I upload a file that after a couple clicks in the GUI I cannot access anymore even tho the file is there… and all sorts of weird things.

I realize I’m still missing something, probably a lot of things.

My setup so far:

version: "3.9"

services:
  nodes:
    image: owncloud/ocis:7.0
    hostname: ocis-{{.Task.Slot}}
    ports:
      - 9200:9200
    networks:
      - bana_global
    entrypoint:
      - /bin/sh
    command: ["-c", "if [ \"$OCIS_REPLICA\" = \"1\" ]; then ocis init || true; fi; ocis server"]
    environment:
      TZ: "Europe/Budapest"
      PUID: "1000"
      PGID: "1000"
      DEMO_USERS: "false"
      OCIS_INSECURE: "true"
      PROXY_TLS: "false"
      PROXY_HTTP_ADDR: 0.0.0.0:9200
      OCIS_URL: "https://ocis.my.domain/"
      OCIS_LOG_LEVEL: debug
      OCIS_LOG_COLOR: "true"
      OCIS_LOG_PRETTY: "true"
      STORAGE_USERS_OCIS_ROOT: /ocisdata
      STORAGE_USERS_ID_CACHE_STORE: "nats-js-kv"
      STORAGE_USERS_ID_CACHE_STORE_NODES: "nats:9233"
      OCIS_REPLICA: "{{.Task.Slot}}"
      OCIS_OIDC_ISSUER: "https://authelia.my.domain"
      WEB_OIDC_CLIENT_ID: ownCloud-web
      PROXY_OIDC_REWRITE_WELLKNOWN: "true"
      PROXY_OIDC_ACCESS_TOKEN_VERIFY_METHOD: none

    volumes:
      - user-data:/ocisdata
      - ocis-data:/var/lib/ocis
    configs:
      - source: ocis-config
        target: /etc/ocis/ocis.yaml
    deploy:
      mode: replicated
      replicas: 1
      placement:
        max_replicas_per_node: 1

  nats:
    image: nats
    hostname: nats-1
    command: [
      "--jetstream",
      "--store_dir", "/data",
      "--port", "9233",
      "--cluster_name", "NATS",
      "--http_port", "8222",
      "--server_name", "nats-1"
    ]
    volumes:
      - nats_data-1:/data
    networks:
      - bana_global
    deploy:
      mode: replicated
      replicas: 1
      placement:
        max_replicas_per_node: 1

configs:
  ocis-config:
    file: ./ocis.yaml

networks:
  bana_global:
    external: true

volumes:
  user-data:
    driver_opts:
      type: "nfs"
      o: "addr=LOCALIP,rw,hard,nfsvers=4.2"
      device: ":/share/ocisdata"
  ocis-data:
    driver: local
    driver_opts:
      type: ''
      o: bind
      device: /data3/ocis
  nats_data-1:
    driver: local
    driver_opts:
      type: ''
      o: bind
      device: /data3/nats_data-1

Storage backend is twofold. User data is on my NAS(OpenMediaVault) via NFS 4.2

I tried really hard to make PosixFS work, but failed. That worth a topic on its own later :slight_smile:
So currently ‘ocis’ storage driver is in use.

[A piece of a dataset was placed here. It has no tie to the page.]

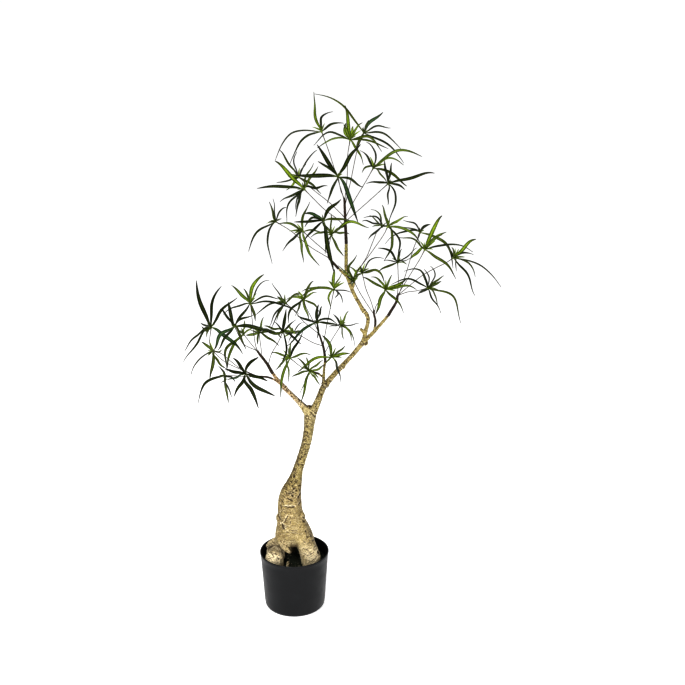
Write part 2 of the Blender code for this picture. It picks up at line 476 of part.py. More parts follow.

System data and Nats is on CephFS mounted (/data3) to my VMs.

Its published via Nginx on my own domain, secured with Certbot

server {
    listen 80;
    listen [::]:80;

    server_name ocis.my.domain;
    resolver 127.0.0.11 valid=10s;
    resolver_timeout 5s;

    location / {
        return 301 http://$server_name$request_uri;
    }
}

server {
    listen 443 ssl proxy_protocol;
    listen [::]:443 ssl proxy_protocol;
    http2 on;
    server_name ocis.my.domain;
    resolver 127.0.0.11 valid=30s;
    resolver_timeout 30s;

    ssl_certificate /etc/letsencrypt/live/my.domain/fullchain.pem; # managed by Certbot
    ssl_certificate_key /etc/letsencrypt/live/my.domain/privkey.pem; # managed by Certbot
    include /etc/letsencrypt/options-ssl-nginx.conf; # managed by Certbot
    ssl_dhparam /etc/letsencrypt/ssl-dhparams.pem; # managed by Certbot

    location / {
        resolver 127.0.0.11 valid=30s;
        resolver_timeout 30s;
        set $upstream_ocis http://ocis_nodes:9200;
        proxy_pass $upstream_ocis;
        proxy_set_header Host $http_host;
        proxy_hide_header Content-Security-Policy;
    }
}

Loadbalancing is done by the Docker’s network. It works for any other service.

What do I miss? How do I make 2 or more OCIS instances to work together?

There are all sort of ‘CACHE’ enviroment variables. Do I need to set all to Nats? Or just some?
In the documentation, a lot of variables are marked ‘pre 5.0’ so its hard to figure what do I need and what I dont.